Unfortunately, using all this super human brainpower for 80 minutes of rugby, works up a mean thirst, hence the average front rower likes to take a refreshment or two after a game, and that is usually what leads to the false accusations of a lack of intelligence.  After a game where all that deep thought has gone into every set piece, the big boys like to let their hair down (should they have hair that is) and have a few drinks.  And as we know when large, violent, angry, men get drunk, strange things can happen and many solid, formerly unbreakable objects can in fact, get broken.  

So now we know the psyche of the front rower, and that in fact, they are where the brains of a footy team resides.  But what do they need to do on and off the field, and when do they need to do it to become a great prop, a real legend of the game, read on.

• During a game, anything to win is allowable.  From pre emptive retaliation (Gerorge W Bush played prop at Princeton University, apparently), through to mud slinging.  See video's of Richard Loe's career for examples of this atitude.

• Helping out the ref is also an allowable, and encouraged tactic.  As we all know, refs are social outcasts, so if you befriend them, they will be more inclined to listen to your opinions during game time.  This can be a long term tactic, over a season, or even seasons, and should be pursued on and off the field.  Talk to him about anything, so he gets used too your voice.  Beware though, this tactic can also backfire.  Perfected by almost prop Sean Fitzpatrick.

• To save on cleaning bills, never take a towel to a game.  Other players always hang up their towels when they have their showers, simply grab their towel on the way out.  Most veteran props are expert at this tactic, and the saved cost on laundering towels, over the years, can add up to a few pints, I can tell you!

• Don't waste your time chasing after the ball all day.  Play will always come back to the middle of the field, in a channel 30m wide straight down the centre.  That's your zone to patrol when running forward in attack.  Graeme Purvis used to refuse to move out of this zone for weeks at a time, and in fact would demand a motorised golf cart at trainings to take him to and from lineouts.

• Should you happen to get your hands on the ball in open play there is one option, and one option only.  Straight ahead.  No sidestepping, no swerving, no poofy stuff like that.  The shortest distance between two points is a straight line.  Simple geometry, or maths, or something.  So ball tucked under one wing, other wing ready to fend, and straight ahead, aiming at the biggest blokes possible, as they will never expect that.

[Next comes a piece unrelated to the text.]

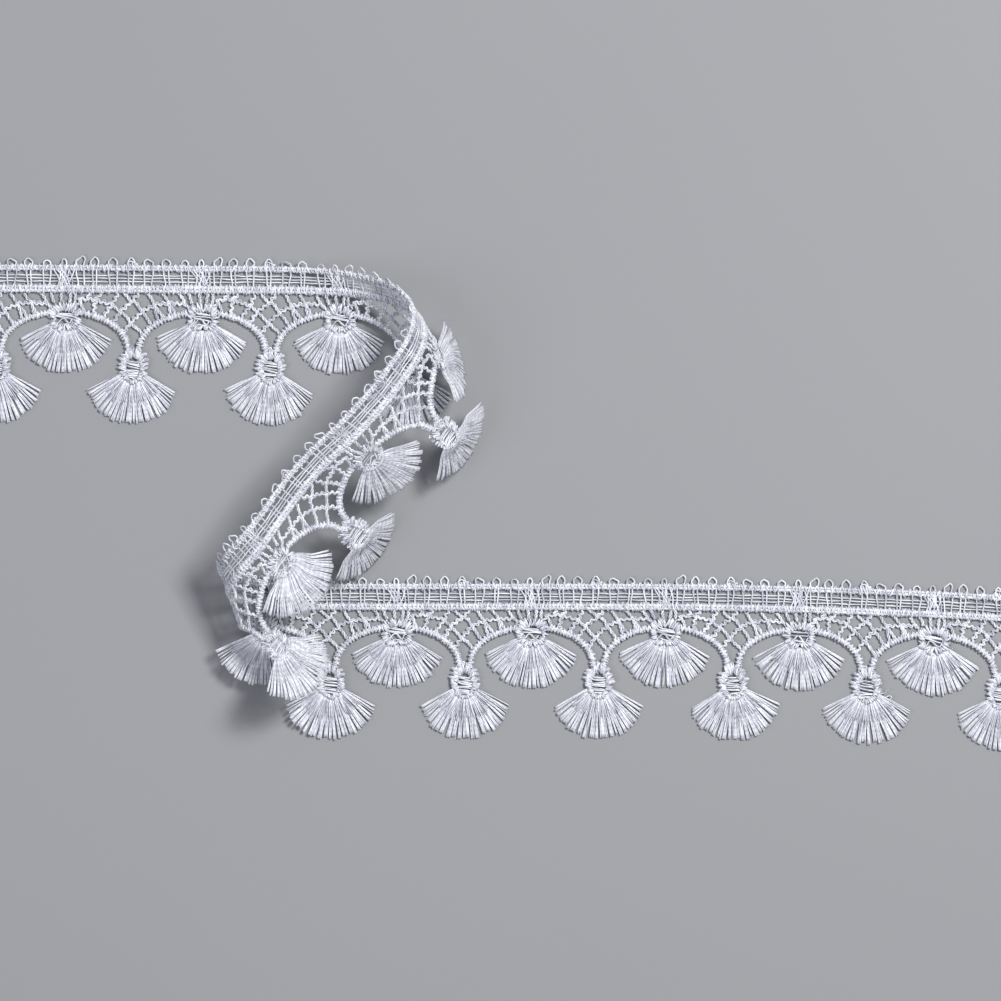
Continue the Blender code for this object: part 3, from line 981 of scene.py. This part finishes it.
def fall(fan, degrees, reach):
    """A floss thread from under the head, which leaves it straight out and droops to its tip."""
    way = math.radians(degrees)
    tip = reach * np.array((math.cos(way), -math.sin(way)))
    way = math.radians(90.0 + (degrees - 90.0) * FLOSS_SPLAY)
    way = np.array((math.cos(way), -math.sin(way)))
    start = fan.head.root
    root = way * (start.half_width, start.half_height) + (0.0, start.middle)
    bend = root + way * FLOSS_BEND * np.linalg.norm(tip - root)
    share = np.linspace(0.0, 1.0, FLOSS_POINTS)[:, None]
    return root * (1.0 - share) ** 2 + bend * 2.0 * share * (1.0 - share) + tip * share**2


def reach_at(fan, degrees):
    """How far the floss reaches from the head's middle: further in the fan's middle."""
    inward = 1.0 - (abs(degrees - 90.0) / (90.0 - fan.outer_angle)) ** 2.5
    return fan.outer_reach + (fan.middle_reach - fan.outer_reach) * inward


def floss_angle(fan, number):
    """The direction of a long thread, by its number through the fan (degrees)."""
    spread = 180.0 - 2.0 * fan.outer_angle
    return fan.outer_angle + spread * number / FLOSS_THREADS


def add_floss(threads, fan, draw):
    """Long threads under the head, drawn together in tufts, and nearer the head at the sides."""
    share = np.linspace(0.0, 1.0, FLOSS_POINTS)
    first = 0
    while first < FLOSS_THREADS:
        aside = abs(2.0 * first / FLOSS_THREADS - 1.0)
        count = int(draw.choice(SIDE_TUFT_SIZES if aside > SIDES_FROM else TUFT_SIZES))
        middle = floss_angle(fan, first + 0.5 * count) + draw.uniform(-TUFT_UNEVEN, TUFT_UNEVEN)
        cut = reach_at(fan, middle) + draw.uniform(*CUT_UNEVEN)
        lift = draw.uniform(0.0, TUFT_LIFT)
        parting = PARTING - SIDES_SOONER * smooth_step((aside - 0.5) / 0.4)
        parting = parting + draw.uniform(*PARTING_UNEVEN)
        drawn = smooth_step((share - parting) / DRAWN_OVER)[:, None]
        for thread in range(count):
            even = floss_angle(fan, first + thread + 0.5)
            even = even + draw.uniform(-START_UNEVEN, START_UNEVEN)
            aside_in_tuft = math.degrees(FLOSS_SPACING / cut) * (thread - 0.5 * (count - 1))
            reach = cut + draw.uniform(-UNEVEN, UNEVEN)
            alone = fall(fan, even, reach)
            in_tuft = fall(fan, middle + aside_in_tuft, reach)
            flat = alone * (1.0 - drawn) + in_tuft * drawn
            height = np.interp(share, *FLOSS_PROFILE)
            height = height + draw.uniform(0.0, 0.34) * (1.0 - 0.5 * share) + lift * share**3
            threads.add(np.column_stack([flat, height]), FLOSS * draw.uniform(0.9, 1.1))
        gap = draw.random() < GAPS + SIDE_GAPS * (aside > SIDES_FROM)
        first += count + int(gap)


def add_pile(threads, fan, draw):
    """Shorter threads piled over the long ones, which end two thirds of the way out."""
    start = fan.outer_angle + PILE_INSET
    spread = 180.0 - 2.0 * start
    for number in range(PILE_THREADS):
        angle = start + spread * (number + 0.5) / PILE_THREADS + draw.uniform(-2.0, 2.0)
        flat = fall(fan, angle, reach_at(fan, angle) * draw.uniform(*PILE_REACH))[::2]
        flat += np.linspace(0.0, 1.0, len(flat))[:, None] ** 2 * draw.uniform(-0.25, 0.25, 2)
        share = np.linspace(0.0, 1.0, len(flat))
        height = np.interp(share, *PILE_PROFILE)
        height = height - draw.uniform(0.0, 0.3)
        threads.add(np.column_stack([flat, height]), FLOSS * draw.uniform(0.85, 1.05))


def add_head(threads, head, draw):
    """Two layers of satin stitches round the eye, each one a zigzag thread, and highest below."""
    for layer in HEAD_LAYERS:
        points = []
        for stitch in range(HEAD_STITCHES + 1):
            angle = 90.0 + 360.0 * (stitch + layer) / HEAD_STITCHES + draw.uniform(-5.0, 5.0)
            inner = on_oval(head.eye, angle + draw.uniform(-6.0, 6.0), draw.uniform(-0.35, 0.2))
            outer = on_oval(head.rim, angle + 2.0, draw.uniform(-0.6, 0.25), head.squareness)
            after = on_oval(head.eye, angle + 9.0, 0.5)
            raised = layer + 0.15 * max(-math.sin(math.radians(angle)), 0.0)
            points += [(*inner, 0.85 * layer), (*(0.5 * (inner + outer)), 1.3 * raised)]
            points += [(*outer, 0.8 * raised), (*(0.6 * outer + 0.4 * after), 1.2 * raised)]
        threads.add(rounded(points, STITCH_SPACING), WHIP_THREAD)


def half_width_at(oval, y):
    """Half the width of an oval at a height, and not much less past its ends."""
    share = (y - oval.middle) / oval.half_height
    return oval.half_width * math.sqrt(max(1.0 - share**2, 0.15))


def add_ears(threads, head, draw):
    """The winding of a lower head sticks out on both sides as small loops, which point upwards."""
    for side in (-1.0, 1.0):
        for y in head.ears:
            y += draw.uniform(-0.25, 0.25)
            root = side * half_width_at(head.eye, y)
            tip = side * (half_width_at(head.rim, y) + draw.uniform(0.15, 0.75))
            tip_y = y + draw.uniform(0.1, 0.6)
            for inset in (0.0, 0.3):
                over = [(root, y - 0.1, 0.9), (tip - side * 0.7, tip_y - inset, 1.2)]
                end = (tip - side * inset, tip_y - 0.1, 0.9)
                under = [(tip - side * 0.7, tip_y - 0.5 + inset, 1.0), (root, y - 0.7, 0.9)]
                threads.add(rounded([*over, end, *under], FINE), EAR_THREAD)


def add_wraps(threads, head, draw):
    """Threads wound across the eye, unevenly, so that short slits stay open between them."""
    for wraps in head.wraps:
        points = []
        start = draw.choice((-1.0, 1.0))
        for number, middle in enumerate(np.linspace(wraps.top, wraps.foot, wraps.passes)):
            middle += draw.uniform(-0.25, 0.25)
            side = start * (1.0 if number % 2 else -1.0)
            half = half_width_at(head.eye, middle) * draw.uniform(0.85, 1.1) + 0.35
            slope = draw.uniform(0.0, 0.22)
            for share, height in ((-1.0, 0.6), (-0.4, 0.95), (0.4, 0.9), (1.0, 0.6)):
                x = share * side * half
                points.append((x, middle - slope * x + draw.uniform(-0.1, 0.1), height))
        threads.add(rounded(points, MEDIUM), THREAD)
    points = []
    for x, y in head.tie:
        points.append((x + draw.uniform(-0.3, 0.3), y + draw.uniform(-0.2, 0.2), 0.9))
    if points:
        threads.add(rounded(points, MEDIUM), THREAD)


def add_loose_thread(threads):
    """A thread that has come out of the winding."""
    for part in LOOSE_THREAD:
        threads.add(rounded([(x, y, 0.9) for x, y in part], 0.4), FLOSS)


# The fan thread's white, and the dark shade colour towards which the painted shade darkens it
FLOSS_WHITE = (0.88, 0.89, 0.94, 1.0)
FLOSS_SHADE = (0.3, 0.31, 0.4, 1.0)
floss_finish = thread_finish("fan thread", FLOSS_WHITE, FLOSS_SHADE, 0.3, twist=2.4, coat=0.6)

first_fan = math.ceil(2.0 * FIRST_CUT + 0.5)
last_fan = math.floor(2.0 * LAST_CUT - 0.5)
for number, half in enumerate(range(first_fan, last_fan + 1), start=1):
    repeat = 0.5 * half
    fan = LOWER_FAN if half % 2 else UPPER_FAN
    fan_draw = np.random.default_rng(100 + number)
    floss = Threads()
    add_floss(floss, fan, fan_draw)
    add_pile(floss, fan, fan_draw)
    add_head(floss, fan.head, fan_draw)
    add_ears(floss, fan.head, fan_draw)
    add_wraps(floss, fan.head, fan_draw)
    if repeat == LOOSE_THREAD_FAN:
        add_loose_thread(floss)
    piece = floss.piece(f"fan_{number:02d}_threads", fan_placing(repeat, fan), floss_finish)
    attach(piece, "root")
    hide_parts(f"fan_{number:02d}")

# The studio: a plain pale table top, one soft light from the upper right, as in the photograph, a
# weaker one from the left, and a camera straight above with a long lens.
FLOOR_COLOUR = (0.255, 0.26, 0.275, 1.0)
FLOOR_GRAIN = (0.27, 0.275, 0.29, 1.0)
FLOOR_ROUGHNESS = 0.7
FLOOR_SIZE = 12.0
FLOOR_DROP = 0.05 * MM
edge = 0.5 * FLOOR_SIZE
corners = [(x * edge, y * edge, -FLOOR_DROP) for x, y in ((-1, -1), (1, -1), (1, 1), (-1, 1))]
floor_mesh = bpy.data.meshes.new("floor")
floor_mesh.from_pydata(corners, [], [(0, 1, 2, 3)])
floor = bpy.data.objects.new("floor", floor_mesh)
bpy.context.scene.collection.objects.link(floor)
floor_finish = Finish("floor")
grain = floor_finish.node("ShaderNodeTexNoise", {}, {"Scale": 60.0, "Detail": 3.0})[0]
floor_colour = floor_finish.mixed(grain, FLOOR_COLOUR, FLOOR_GRAIN)
floor_finish.set(Base_Color=floor_colour, Roughness=FLOOR_ROUGHNESS)
floor_mesh.materials.append(floor_finish.material)


def add_light(name, place, size, power, colour):
    """A square soft light that faces the trim."""
    light = bpy.data.lights.new(name, "AREA")
    light.size = size
    light.energy = power
    light.color = colour
    lamp = bpy.data.objects.new(name, light)
    lamp.location = place
    lamp.rotation_euler = (-Vector(place)).to_track_quat("-Z", "Y").to_euler()
    bpy.context.scene.collection.objects.link(lamp)


add_light("key light", place=(0.62, 0.5, 1.25), size=0.35, power=23.5, colour=(1.0, 0.99, 0.97))
add_light("fill light", place=(-0.9, -0.3, 1.0), size=0.9, power=5.5, colour=(0.93, 0.95, 1.0))
ROOM_COLOUR = (0.85, 0.88, 0.95, 1.0)
ROOM_STRENGTH = 0.33
world = bpy.data.worlds.new("studio")
world.use_nodes = True
room = world.node_tree.nodes["Background"]
room.inputs["Color"].default_value = ROOM_COLOUR
room.inputs["Strength"].default_value = ROOM_STRENGTH
bpy.context.scene.world = world

PICTURE_WIDTH = 0.25025
PICTURE_MIDDLE = (0.0, 0.0015)
LENS = 250.0
SENSOR = 36.0
camera = bpy.data.cameras.new("camera")
camera.lens = LENS
camera.sensor_width = SENSOR
camera.clip_end = 20.0
viewpoint = bpy.data.objects.new("camera", camera)
viewpoint.location = (*PICTURE_MIDDLE, PICTURE_WIDTH * LENS / SENSOR)
bpy.context.scene.collection.objects.link(viewpoint)
bpy.context.scene.camera = viewpoint
bpy.context.scene.view_settings.view_transform = "Standard"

• On defence, flatten someone.  Anyone, in any way possible, legally or not is optional.  Jersey pull, trip, gouge, shoulder charge and in general make a nusiance of yourself.  Try not to flatten the Ref though, that is frowned upon.  Unless you can get away with it that is...

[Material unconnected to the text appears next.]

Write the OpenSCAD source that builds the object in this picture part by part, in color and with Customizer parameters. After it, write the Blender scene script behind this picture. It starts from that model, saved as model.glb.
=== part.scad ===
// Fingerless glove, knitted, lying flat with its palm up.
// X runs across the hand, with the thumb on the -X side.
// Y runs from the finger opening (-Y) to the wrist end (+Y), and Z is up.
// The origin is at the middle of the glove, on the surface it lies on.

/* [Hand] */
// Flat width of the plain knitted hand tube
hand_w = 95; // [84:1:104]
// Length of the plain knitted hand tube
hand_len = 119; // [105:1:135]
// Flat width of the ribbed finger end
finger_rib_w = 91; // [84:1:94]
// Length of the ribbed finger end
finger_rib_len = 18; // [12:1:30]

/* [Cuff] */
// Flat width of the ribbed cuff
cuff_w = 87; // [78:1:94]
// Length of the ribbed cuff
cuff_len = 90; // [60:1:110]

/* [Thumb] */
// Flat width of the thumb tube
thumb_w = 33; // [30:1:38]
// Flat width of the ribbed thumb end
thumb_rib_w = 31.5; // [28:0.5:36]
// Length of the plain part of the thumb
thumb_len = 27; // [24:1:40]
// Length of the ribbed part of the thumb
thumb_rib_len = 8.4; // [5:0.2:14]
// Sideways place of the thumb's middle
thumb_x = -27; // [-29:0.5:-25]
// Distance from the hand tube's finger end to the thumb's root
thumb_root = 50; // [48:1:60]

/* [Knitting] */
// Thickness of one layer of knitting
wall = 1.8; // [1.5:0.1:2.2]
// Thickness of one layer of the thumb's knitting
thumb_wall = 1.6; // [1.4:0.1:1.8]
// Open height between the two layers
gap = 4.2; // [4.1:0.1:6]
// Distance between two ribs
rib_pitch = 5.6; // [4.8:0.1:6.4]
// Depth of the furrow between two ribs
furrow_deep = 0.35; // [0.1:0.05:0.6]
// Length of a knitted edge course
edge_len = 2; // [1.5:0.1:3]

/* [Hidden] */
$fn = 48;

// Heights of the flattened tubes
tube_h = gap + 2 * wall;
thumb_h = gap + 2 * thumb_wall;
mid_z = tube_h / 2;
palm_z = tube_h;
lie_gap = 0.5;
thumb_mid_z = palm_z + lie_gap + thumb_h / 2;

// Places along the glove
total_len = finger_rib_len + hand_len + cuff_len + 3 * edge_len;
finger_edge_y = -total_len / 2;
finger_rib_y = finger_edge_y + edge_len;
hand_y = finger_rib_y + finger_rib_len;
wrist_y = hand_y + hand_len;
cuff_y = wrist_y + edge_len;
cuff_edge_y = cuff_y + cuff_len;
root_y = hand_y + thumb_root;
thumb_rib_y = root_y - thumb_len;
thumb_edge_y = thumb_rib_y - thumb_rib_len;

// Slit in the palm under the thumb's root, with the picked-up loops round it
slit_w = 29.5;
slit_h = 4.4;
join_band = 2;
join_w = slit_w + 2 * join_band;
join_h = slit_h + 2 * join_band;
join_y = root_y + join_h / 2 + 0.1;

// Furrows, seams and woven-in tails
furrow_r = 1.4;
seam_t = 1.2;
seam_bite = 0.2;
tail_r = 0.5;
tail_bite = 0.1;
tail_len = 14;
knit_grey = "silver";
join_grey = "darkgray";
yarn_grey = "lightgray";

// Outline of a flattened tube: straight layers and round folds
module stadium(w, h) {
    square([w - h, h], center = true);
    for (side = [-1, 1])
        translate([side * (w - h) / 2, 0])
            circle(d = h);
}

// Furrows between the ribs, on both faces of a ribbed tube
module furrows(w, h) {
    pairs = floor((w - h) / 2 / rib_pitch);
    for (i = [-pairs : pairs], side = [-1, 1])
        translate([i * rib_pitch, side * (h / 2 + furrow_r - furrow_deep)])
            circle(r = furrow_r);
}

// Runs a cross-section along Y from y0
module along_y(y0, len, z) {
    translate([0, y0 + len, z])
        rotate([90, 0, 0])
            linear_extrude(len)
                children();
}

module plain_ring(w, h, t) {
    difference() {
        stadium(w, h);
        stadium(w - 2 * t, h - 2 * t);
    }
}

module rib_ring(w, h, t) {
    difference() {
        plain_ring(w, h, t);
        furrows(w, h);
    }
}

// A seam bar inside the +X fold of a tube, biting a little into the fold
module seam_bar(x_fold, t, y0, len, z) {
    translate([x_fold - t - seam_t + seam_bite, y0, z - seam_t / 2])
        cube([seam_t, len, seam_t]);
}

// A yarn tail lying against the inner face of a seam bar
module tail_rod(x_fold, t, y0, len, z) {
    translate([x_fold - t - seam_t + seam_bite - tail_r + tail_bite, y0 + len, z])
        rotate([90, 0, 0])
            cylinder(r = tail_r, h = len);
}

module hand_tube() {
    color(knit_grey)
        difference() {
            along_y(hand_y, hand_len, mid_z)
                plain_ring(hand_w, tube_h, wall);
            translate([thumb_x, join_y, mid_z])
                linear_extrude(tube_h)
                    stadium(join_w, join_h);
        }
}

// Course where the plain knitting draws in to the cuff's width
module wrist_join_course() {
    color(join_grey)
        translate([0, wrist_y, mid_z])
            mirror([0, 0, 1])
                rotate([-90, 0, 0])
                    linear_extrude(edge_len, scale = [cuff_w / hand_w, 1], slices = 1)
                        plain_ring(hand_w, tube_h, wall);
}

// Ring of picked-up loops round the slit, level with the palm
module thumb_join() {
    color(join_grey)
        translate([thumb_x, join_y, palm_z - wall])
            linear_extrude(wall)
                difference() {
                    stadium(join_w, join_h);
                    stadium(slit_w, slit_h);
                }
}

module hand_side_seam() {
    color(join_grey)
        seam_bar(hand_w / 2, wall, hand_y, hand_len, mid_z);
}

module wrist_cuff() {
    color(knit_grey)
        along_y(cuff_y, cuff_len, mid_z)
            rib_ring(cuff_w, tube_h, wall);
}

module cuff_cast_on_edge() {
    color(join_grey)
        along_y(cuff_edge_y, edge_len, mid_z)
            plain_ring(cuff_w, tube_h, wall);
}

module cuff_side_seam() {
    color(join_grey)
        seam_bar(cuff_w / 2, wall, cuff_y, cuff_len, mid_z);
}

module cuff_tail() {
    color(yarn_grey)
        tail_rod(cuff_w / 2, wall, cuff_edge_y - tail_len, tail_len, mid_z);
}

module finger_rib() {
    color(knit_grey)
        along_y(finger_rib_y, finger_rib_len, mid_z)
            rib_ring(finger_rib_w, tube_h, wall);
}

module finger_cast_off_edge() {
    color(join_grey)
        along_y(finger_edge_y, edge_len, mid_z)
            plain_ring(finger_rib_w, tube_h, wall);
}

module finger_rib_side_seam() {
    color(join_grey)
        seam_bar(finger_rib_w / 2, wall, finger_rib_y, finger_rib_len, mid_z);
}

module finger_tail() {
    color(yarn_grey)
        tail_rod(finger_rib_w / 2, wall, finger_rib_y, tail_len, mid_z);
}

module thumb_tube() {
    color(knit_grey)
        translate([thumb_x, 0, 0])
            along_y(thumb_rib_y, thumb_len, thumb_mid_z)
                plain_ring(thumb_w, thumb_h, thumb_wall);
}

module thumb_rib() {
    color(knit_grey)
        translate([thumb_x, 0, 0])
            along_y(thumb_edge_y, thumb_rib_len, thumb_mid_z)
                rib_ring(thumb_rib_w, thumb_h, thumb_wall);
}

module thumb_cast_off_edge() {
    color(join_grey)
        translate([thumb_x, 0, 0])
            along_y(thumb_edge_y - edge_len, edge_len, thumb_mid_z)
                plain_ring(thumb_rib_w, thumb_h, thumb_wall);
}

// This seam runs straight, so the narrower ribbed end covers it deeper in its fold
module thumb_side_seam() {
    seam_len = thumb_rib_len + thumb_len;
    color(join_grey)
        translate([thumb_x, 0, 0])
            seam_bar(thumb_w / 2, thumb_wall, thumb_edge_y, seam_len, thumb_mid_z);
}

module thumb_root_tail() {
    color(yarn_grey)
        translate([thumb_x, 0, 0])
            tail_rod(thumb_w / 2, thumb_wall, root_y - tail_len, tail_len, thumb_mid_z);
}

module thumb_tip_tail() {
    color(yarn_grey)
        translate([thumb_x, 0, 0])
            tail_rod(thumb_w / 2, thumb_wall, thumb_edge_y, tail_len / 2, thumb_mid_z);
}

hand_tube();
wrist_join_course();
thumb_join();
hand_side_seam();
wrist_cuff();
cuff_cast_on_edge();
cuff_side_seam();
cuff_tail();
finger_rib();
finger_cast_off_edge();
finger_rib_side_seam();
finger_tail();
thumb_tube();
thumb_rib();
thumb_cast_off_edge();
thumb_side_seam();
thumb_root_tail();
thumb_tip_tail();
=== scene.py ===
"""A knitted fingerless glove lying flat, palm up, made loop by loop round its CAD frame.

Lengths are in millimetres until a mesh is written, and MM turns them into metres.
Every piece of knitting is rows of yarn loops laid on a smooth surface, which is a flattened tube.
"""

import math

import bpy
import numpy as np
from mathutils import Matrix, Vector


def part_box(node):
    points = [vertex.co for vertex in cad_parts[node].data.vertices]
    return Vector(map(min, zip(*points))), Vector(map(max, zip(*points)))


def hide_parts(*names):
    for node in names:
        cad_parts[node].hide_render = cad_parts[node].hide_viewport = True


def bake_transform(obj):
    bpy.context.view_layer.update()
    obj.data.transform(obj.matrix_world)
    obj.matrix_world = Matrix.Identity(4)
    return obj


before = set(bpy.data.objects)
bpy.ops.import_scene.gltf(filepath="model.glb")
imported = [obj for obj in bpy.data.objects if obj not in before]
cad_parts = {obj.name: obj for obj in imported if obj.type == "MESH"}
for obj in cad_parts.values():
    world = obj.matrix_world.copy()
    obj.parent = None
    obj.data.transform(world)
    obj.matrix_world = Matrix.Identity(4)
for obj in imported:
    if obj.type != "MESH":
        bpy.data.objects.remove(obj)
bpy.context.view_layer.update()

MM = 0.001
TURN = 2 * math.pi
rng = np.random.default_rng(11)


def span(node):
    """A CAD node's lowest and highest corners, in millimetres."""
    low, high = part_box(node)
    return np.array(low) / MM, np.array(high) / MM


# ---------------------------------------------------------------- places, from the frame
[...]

• At all costs, remember to protect your halfback.  These little blokes need all the help that they can get.  Always suffering from small mans syndrome, they get into stoushes that they can't ever win.  It's your job to protect him, as he is the only man on the field with more intelligence than the average front rower, and will be able to talk his way past the bouncers and get you into a nightclub after you've drunk your 27th pint and are having trouble remembering how to walk, let alone talk.  Treat this job as a matter of honour. 

• Try scoring.  No post try histrionics here please.  Get to your feet, and start the same slow jog back to halfway that you use when the flash wanker backs score their tries.  Leave the ball where it is, it had done its job, and no it is time to get back and do yours.

• Never trust a prop that doesn't drink, uses hair gel (a prop with hair is sus' to begin with), knows how to tie a tie, has earrings or wears a necklace.  All these things are surplus to requirements.  All a decent prop needs to know about is the above mentioned geometries and such.

So there you have it, all you need to know to be a top performing prop forward at any level of rugby.